Pourquoi couchez-vous avec des filles ?

Mon amante Picasso traverse une Phase bleue. Dans le passé, ses phases ont toujours été rouges. Rouge radis, rouge taureau, rouge comme les boutons de roses sur le point d’éclore. Rouge comme la lave quand on l’appelait Pompéi durant sa Phase destructrice. Sa puanteur, sa salure, son petit con toujours en action. Elle squatte comme un sumo. Jambons durcis, filet de porc, échine costaud mais poitrine d’agneau. Je vole son cœur comme un œuf d’oiseau.

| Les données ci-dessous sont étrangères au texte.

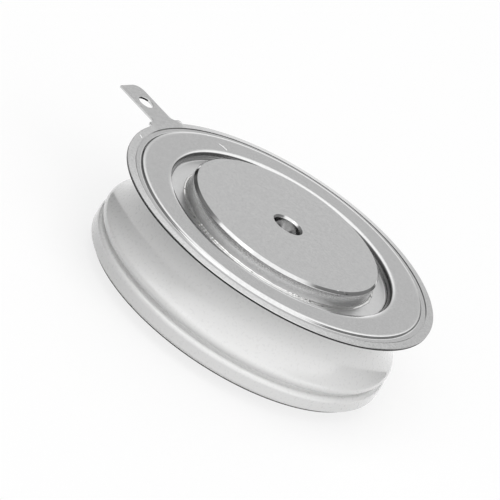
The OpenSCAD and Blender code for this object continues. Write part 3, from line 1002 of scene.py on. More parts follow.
SILICONE = MouldedFinish(
    "cured_silicone", Slot.SILICONE, (0.42, 0.09, 0.06), 0.55, marks=(Specks(2.0, 0.12, 0.85),)
)
PLASTIC = MouldedFinish(
    "turned_plastic", Slot.PLASTIC, (0.84, 0.83, 0.79), 0.45, marks=(Specks(2.0, 0.12, 0.96),)
)
INSULATOR = MouldedFinish(
    "fired_insulator", Slot.INSULATOR, (0.84, 0.81, 0.73), 0.6, marks=(Specks(2.0, 0.12, 0.92),)
)
SEALED_FINISHES = {
    "anode_foil": FOIL, "anode_moly_disc": MOLYBDENUM, "silicon_wafer": SILICON,
    "wafer_edge_coating": SILICONE, "cathode_moly_disc": MOLYBDENUM, "cathode_foil": FOIL,
    "locating_ring": PLASTIC, "gate_cup": INSULATOR, "gate_spring": SPRING, "gate_pin": CONTACT,
    "gate_retainer": INSULATOR, "gate_lead": LEAD, "gate_lead_sleeve": PLASTIC,
}


# Sub-assemblies


@dataclass
class PoleShape:
    """Plated copper pole, drawn from its inner face outward.

    Args:
        height: Distance from the inner face to the contact face.
        seat: Height of the shoulder that carries the closing sheet.
        spigot_radius: Radius of the inner end.
        radius: Radius where the pole shows.
        shoulder_radius: Radius of the shoulder.
        shoulder_height: Thickness of the shoulder.
        chamfer: Chamfer round the contact face.
        hole_radius: Radius of the centring hole.
        hole_depth: Depth of its straight wall.
        hole_chamfer: Chamfer at its mouth.
        drill_half_angle: Half of the angle of the drill's tip.
        edge_break: Radius on the outer edges.
        side_share: Share of the radius past which an upright face belongs to the turned side.
    """

    height: float
    seat: float
    spigot_radius: float
    radius: float = 12.7
    shoulder_radius: float = 13.7
    shoulder_height: float = 1.1
    chamfer: float = 0.32
    hole_radius: float = 1.75
    hole_depth: float = 1.8
    hole_chamfer: float = 0.25
    drill_half_angle: float = 59.0
    edge_break: float = 0.05
    side_share: float = 0.99

    @property
    def hole_tip(self) -> float:
        """Height of the deepest point of the centring hole."""
        drill_tip = self.hole_radius / math.tan(math.radians(self.drill_half_angle))
        return self.height - self.hole_depth - drill_tip

    def make(self, base: float, outward: int, *inner: Corner) -> BMesh:
        """Turns the pole, from the tip of the centring hole round to the inner face.

        Args:
            base: Height of the inner face.
            outward: 1 on the cathode side, -1 on the anode side.
            inner: Corners that end the section, from the inner face's edge to the axis.

        Returns:
            The pole's mesh.
        """
        top, brk = self.height, self.edge_break
        shoulder_foot = self.seat - self.shoulder_height
        return turned(
            Corner(0.0, self.hole_tip),
            Corner(self.hole_radius, top - self.hole_depth, brk),
            Corner(self.hole_radius, top - self.hole_chamfer, brk),
            Corner(self.hole_radius + self.hole_chamfer, top, brk),
            Corner(self.radius - self.chamfer, top, brk),
            Corner(self.radius, top - self.chamfer, brk),
            Corner(self.radius, self.seat),
            Corner(self.shoulder_radius, self.seat, brk),
            Corner(self.shoulder_radius, shoulder_foot, brk),
            Corner(self.spigot_radius, shoulder_foot),
            Corner(self.spigot_radius, 0.0, brk),
            *inner,
            seat=base, outward=outward,
        )

    def finish(self, bm: BMesh, name: str, node: str) -> Object:
        """Gives the turned side its own finish, and finishes the pole.

        Args:
            bm: The pole's mesh.
            name: Name of the piece.
            node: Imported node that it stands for.

        Returns:
            The finished piece.
        """
        side = self.radius * self.side_share
        mark_faces(bm, lambda radius, middle, normal: radius > side and abs(normal.z) < UPRIGHT)
        return finish_piece(bm, name, node, POLE_FACE, POLE_SIDE)


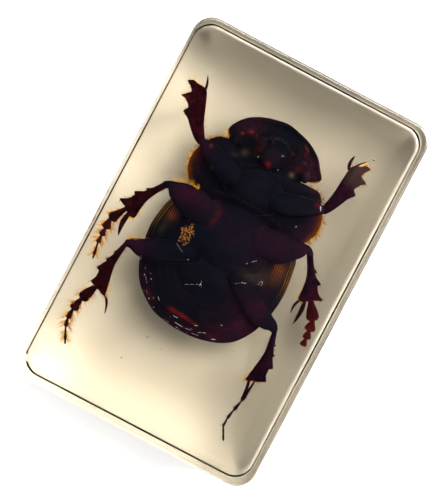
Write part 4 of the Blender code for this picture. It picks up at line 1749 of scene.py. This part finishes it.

Aussi subtile qu’un taureau, elle se rue sur moi, charcutant l’ouverture comme si elle voulait s’apparier. Elle beugle de désir à la fenêtre et le sol se couvre de sang. « Pas besoin d’être Raiponce pour lâcher tes cheveux » dit-elle. Je connais le jeu. J’en sais assez pour faire circuler ma croupe et m’esquiver. Je ne suis pas un flirt. Elle sent la crasse sur moi et ça la fait gonfler. Voilà ce qui me gonfle de désir pour mon amante aussi leste et fine que les joncs. Et comme je gonfle ! Elle me gave, me rembourre, me presse et me caresse. Elle me gave de désir jusqu’à en être aussi enflée qu’elle. Nous sommes très éprises, nous autres filles en pleine sève. Le sexe nous fait enfler, nous autres filles en fleur. Tu es assez large pour mes hanches de rose. Je te couvrirai de mes pétales. Je te couvrirai de mon parfum, toi la covergirl assez large pour recueillir ma charge. Mon amante-taureau fait de moi un matador. Elle me tourne autour et dans son cercle grossier je suis finie. J’aime comme elle s’habille, les petites vestes, les bas de soie, j’aime son pelage brillant et son cuir bien tanné. C’est elle qui donne le pouvoir de l’épée. Je l’ai utilisé une fois mais au moment de la transpercer, ma fine chair s’est fripée pour verser un filet de sang. Elle était allongée à mes côtés, aussi élancée qu’une corne, sa veste cintrée et ses bas de soie toujours impeccables. Je puais la transpiration et ne pipais mot avec ma bague cassée. Nous changeons vite de costume, nous autres filles de l’art.

 

Laquelle de vous fait l’homme ?

Les veines de Picasso ont le bleu et la timidité du martin-pêcheur. La première fois que j’ai couché avec elle, les colonnes de marbre que sont ses jambes et la dense opacité de ses bras ne me laissaient rien voir. Sculptrice de métier, Picasso est son propre modèle.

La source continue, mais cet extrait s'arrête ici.